Disavowing religion as dogma, the modern world, the product of the enlightenment, ridicules the ascetic monk in a monastery as an eccentric madman; but as the whole modern world would now seem like a lunatic asylum, one might almost be driven, in the pursuit of sanity, to take refuge in a monastery.

We rightly shudder at the blood-soaked religious fanaticism of the past. Many of us think that religion must be bad because it leads men to do wicked things. But causes are of a different nature to results. It is perfectly possible that the cause was just and the effect unjust. After all, people commit crimes for good and bad reasons. The peasants of France, who had liberté, égalité, fraternité upon their lips, a motto inspired by the likes of Rousseau’s The Social Contract, were full of good reasons for social reform in the run up to the French Revolution; but the eruption of anger and violence that ensued, less so.

Fanaticism has nothing to do with religion. There are philosophical theories which can produce enough fanaticism to fill the world. Over 100 million people were slaughtered by their own governments in the 20th century, more than all the wars combined. You would think the philosophy behind this carnage would be renounced by all and sundry; but many Secularists, though they will be quick to denounce religion as harmful nonsense, are equally quick to approve the varied produce of this philosophy as anything but harmful nonsense.
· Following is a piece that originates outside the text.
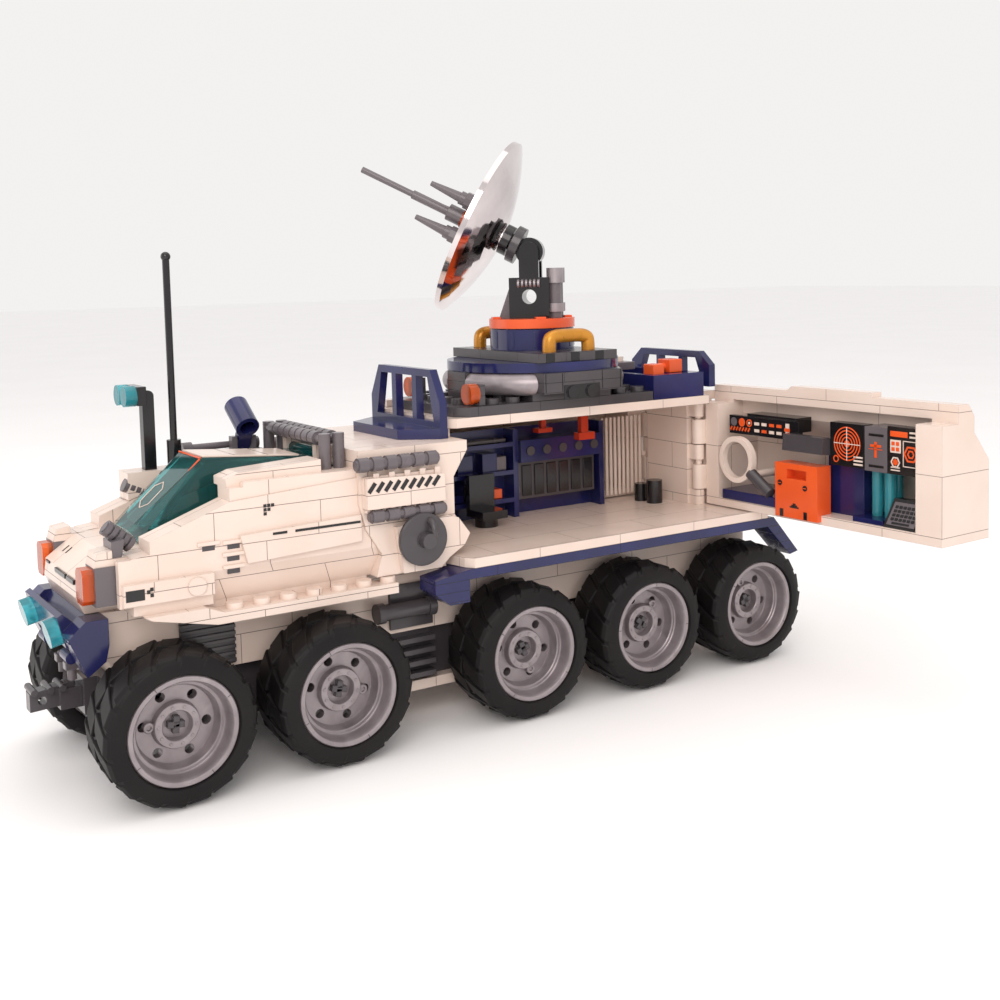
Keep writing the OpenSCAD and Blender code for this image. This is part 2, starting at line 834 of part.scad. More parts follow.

Perhaps it would be erroneous to distinguish religion and philosophy in many instances. Most sincere attitudes take on a religious bent. Indeed, in many cases the complete loss of religious belief has made political positions become quasi-religious. Frequently, these are not arguments about society. They are statements about absolute values. They are ideals about how we should live our lives. This is not a debate where evidence is adduced – if you disagree you are considered fundamentally wicked. Because people are now treating their political opinions as though they were creedal formulations; to dissent from them is heresy.
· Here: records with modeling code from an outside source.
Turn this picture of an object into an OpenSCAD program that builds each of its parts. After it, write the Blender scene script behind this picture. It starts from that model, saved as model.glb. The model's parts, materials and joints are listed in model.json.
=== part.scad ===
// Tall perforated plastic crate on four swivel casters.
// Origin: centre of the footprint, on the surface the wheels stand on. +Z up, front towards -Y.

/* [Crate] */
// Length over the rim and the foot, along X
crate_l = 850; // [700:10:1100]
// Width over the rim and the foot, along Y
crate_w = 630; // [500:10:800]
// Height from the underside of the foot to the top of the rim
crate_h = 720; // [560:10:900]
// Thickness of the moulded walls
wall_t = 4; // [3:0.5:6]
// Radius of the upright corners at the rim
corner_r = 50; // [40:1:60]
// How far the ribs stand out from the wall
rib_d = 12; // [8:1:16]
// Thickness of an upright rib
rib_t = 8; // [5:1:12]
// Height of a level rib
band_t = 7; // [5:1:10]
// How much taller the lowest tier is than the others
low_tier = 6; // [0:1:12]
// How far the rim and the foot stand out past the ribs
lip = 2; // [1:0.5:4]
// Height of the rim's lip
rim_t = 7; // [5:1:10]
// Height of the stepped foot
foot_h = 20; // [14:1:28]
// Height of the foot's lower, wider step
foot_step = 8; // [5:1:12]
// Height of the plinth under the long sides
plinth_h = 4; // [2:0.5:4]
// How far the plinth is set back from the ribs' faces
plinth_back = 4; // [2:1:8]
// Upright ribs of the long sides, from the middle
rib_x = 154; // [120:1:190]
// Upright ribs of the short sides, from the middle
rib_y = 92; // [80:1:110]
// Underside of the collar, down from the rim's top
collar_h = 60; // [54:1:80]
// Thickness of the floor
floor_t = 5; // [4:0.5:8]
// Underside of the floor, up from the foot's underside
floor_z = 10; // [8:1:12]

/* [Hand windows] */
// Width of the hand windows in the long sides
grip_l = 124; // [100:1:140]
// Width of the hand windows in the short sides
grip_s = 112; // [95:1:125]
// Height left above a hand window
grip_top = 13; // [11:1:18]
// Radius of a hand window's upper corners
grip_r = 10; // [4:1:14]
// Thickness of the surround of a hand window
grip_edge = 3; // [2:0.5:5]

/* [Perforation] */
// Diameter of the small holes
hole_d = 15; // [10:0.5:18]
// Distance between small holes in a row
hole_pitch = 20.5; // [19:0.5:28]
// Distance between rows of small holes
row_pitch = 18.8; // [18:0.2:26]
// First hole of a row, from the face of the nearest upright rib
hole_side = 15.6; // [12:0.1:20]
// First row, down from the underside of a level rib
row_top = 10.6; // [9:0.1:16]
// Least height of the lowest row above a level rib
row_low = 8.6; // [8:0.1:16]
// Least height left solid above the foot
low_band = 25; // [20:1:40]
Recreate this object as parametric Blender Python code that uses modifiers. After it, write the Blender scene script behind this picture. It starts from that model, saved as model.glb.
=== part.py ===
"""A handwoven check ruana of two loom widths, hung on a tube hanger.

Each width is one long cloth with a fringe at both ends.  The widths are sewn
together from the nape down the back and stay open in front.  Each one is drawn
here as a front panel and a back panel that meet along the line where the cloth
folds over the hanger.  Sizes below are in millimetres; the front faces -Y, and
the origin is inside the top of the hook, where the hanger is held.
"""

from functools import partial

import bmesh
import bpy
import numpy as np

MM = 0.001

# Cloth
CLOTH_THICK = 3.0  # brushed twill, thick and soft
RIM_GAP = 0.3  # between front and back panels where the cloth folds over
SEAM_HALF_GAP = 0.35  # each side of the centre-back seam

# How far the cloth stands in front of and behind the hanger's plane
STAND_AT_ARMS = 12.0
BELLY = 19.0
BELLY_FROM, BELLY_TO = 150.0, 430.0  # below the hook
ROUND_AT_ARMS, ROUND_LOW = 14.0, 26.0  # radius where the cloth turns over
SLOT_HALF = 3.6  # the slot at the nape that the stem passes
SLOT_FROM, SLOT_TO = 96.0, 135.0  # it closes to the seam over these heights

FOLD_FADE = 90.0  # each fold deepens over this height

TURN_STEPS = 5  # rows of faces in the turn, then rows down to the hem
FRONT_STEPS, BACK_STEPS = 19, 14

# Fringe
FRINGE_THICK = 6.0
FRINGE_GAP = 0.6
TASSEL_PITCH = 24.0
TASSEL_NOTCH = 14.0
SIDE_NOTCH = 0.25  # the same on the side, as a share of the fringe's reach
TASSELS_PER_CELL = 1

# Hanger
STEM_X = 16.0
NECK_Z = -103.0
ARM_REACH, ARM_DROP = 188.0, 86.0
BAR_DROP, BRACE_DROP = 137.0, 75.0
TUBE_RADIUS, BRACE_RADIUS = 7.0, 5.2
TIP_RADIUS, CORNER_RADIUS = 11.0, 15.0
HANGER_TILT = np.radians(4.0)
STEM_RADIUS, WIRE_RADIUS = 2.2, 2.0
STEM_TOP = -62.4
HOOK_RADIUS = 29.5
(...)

Much of this is done under the banner of “tolerance”. While some people really are tolerant, clearly others are fearful and tired. How many is hard to say. Since alternative views are rarely given a significant platform, nor expressed. But judging from a strong undercurrent of online frustration, it appears modern tolerance is as deaf as intolerance.
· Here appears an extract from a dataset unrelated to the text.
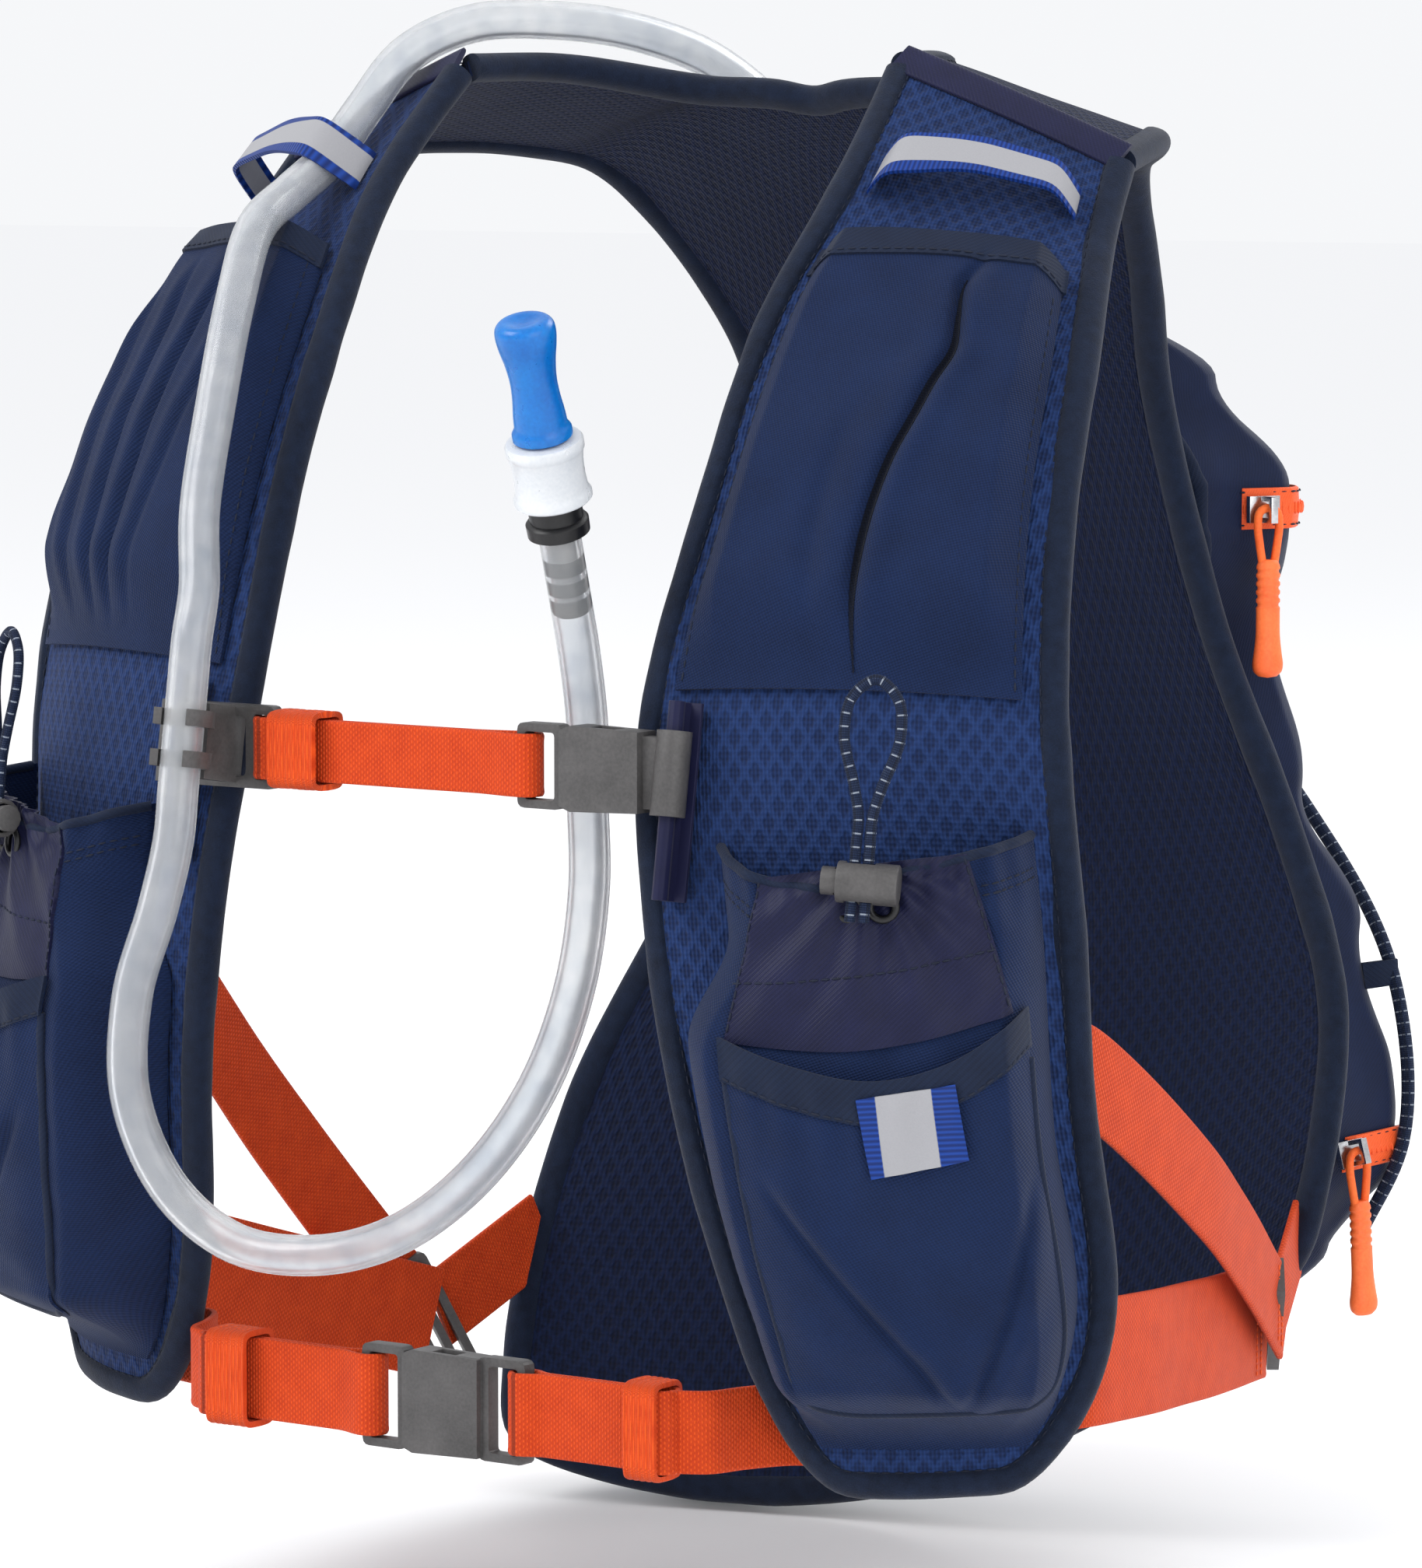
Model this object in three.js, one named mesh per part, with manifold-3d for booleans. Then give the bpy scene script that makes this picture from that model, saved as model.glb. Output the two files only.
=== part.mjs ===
// Running hydration pack: a vest with a back pack, a water reservoir and a drink hose.
// Millimetres. +Z is up, +X is the wearer's left, -Y is the wearer's front.
// The origin is midway between the two shoulder tops, where the vest hangs on its wearer.
import * as THREE from 'three';
import { mergeGeometries, mergeVertices } from 'three/addons/utils/BufferGeometryUtils.js';
import Module from 'manifold-3d';

const wasm = await Module();
wasm.setup();

// ---------------------------------------------------------------- driving sizes
const chestScale = 1;          // overall width of the vest about its middle plane
const torsoScale = 1;          // overall length of the vest below the shoulders
const gap = 0.5;               // clearance between pieces that touch
const meshThickness = 4;       // spacer mesh of the panels
const bindingWidth = 8;        // padded edge binding, across the edge
const bindingThickness = 7;
const tapeThickness = 1.2;     // seam tapes and pocket walls
const webbingThickness = 1.6;
const chestWebbing = 15;       // webbing widths
const waistWebbing = 20;
const sideWebbing = 22;
const lowerWebbing = 30;
const keeperWall = 1.4;
const hoseRadius = 5;
const bungeeRadius = 1.3;
const backBungeeRadius = 1.8;
const waistStrapHeight = -324;
const waistStrapDepth = -101;
const railAcross = 74;         // X of the chest strap's rails
const railCord = 2;            // radius of the cord inside the rail
const bottlePocketDepth = 24;
const upperPocketDepth = 9;
const smallPocketDepth = 4;
const loopRise = 9;            // free height under the left reflective loop
const hoseLoopSpare = 4.3;     // the right one holds the hose with this much to spare
const hoseLoopRise = 2 * hoseRadius + hoseLoopSpare;
const packWall = 1.6;
const reservoirThickness = 12;
const reservoirHalfWidth = 62;
const tailRoll = 17 * Math.PI / 180;   // the lower back hangs turned, left side up
const tailYaw = 7 * Math.PI / 180;     // and left side back
const tailShift = -16;                 // and moved to the wearer's right
const tailStart = -110;                // heights between which the turn grows
const tailEnd = -380;
const tailPivotY = 140;

const vec = (x, y, z) => new THREE.Vector3(x, y, z);
const points = (list) => list.map(([x, y, z]) => vec(x * chestScale, y, z * torsoScale));
const mix = (a, b, t) => a + (b - a) * t;
const ease = (a, b, x) => THREE.MathUtils.smoothstep(x, a, b);
const curveThrough = (list) => new THREE.CatmullRomCurve3(points(list), false, 'catmullrom', 0.5);
const valueCurve = (list) => new THREE.SplineCurve(list.map(([x, y]) => new THREE.Vector2(x, y)));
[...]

But all this is very familiar. When something is put before enough people that seems enormously valuable, the chance of having it, the chance of losing it, can drive them quite mad. It has a similar effect in the moral world as pursuing gold in the economic world. It can create a kind of gold rush. People want to reach Nirvana ahead of their fellows. And are extremely disdainful of those who don’t want to reach it at all.

Though this story is as old as the hills, its age doesn’t make what it reveals about human nature any less true. We have an innate need for justice and meaning. A need for purity and perfection. A need to transcend the limitations of self. A predilection for in-group conformity and out-group belligerence. We are predisposed to crusade for these things. But while the ancients had the humility to supress their ego, the wisdom to not put themselves at the centre of the drama and to be subordinate to something much greater, the gold hunters of today seek wealth in their own name, not His; they don’t do it for His glory, they do it for their own.

This is a huge difference and one I thought that was worth mentioning.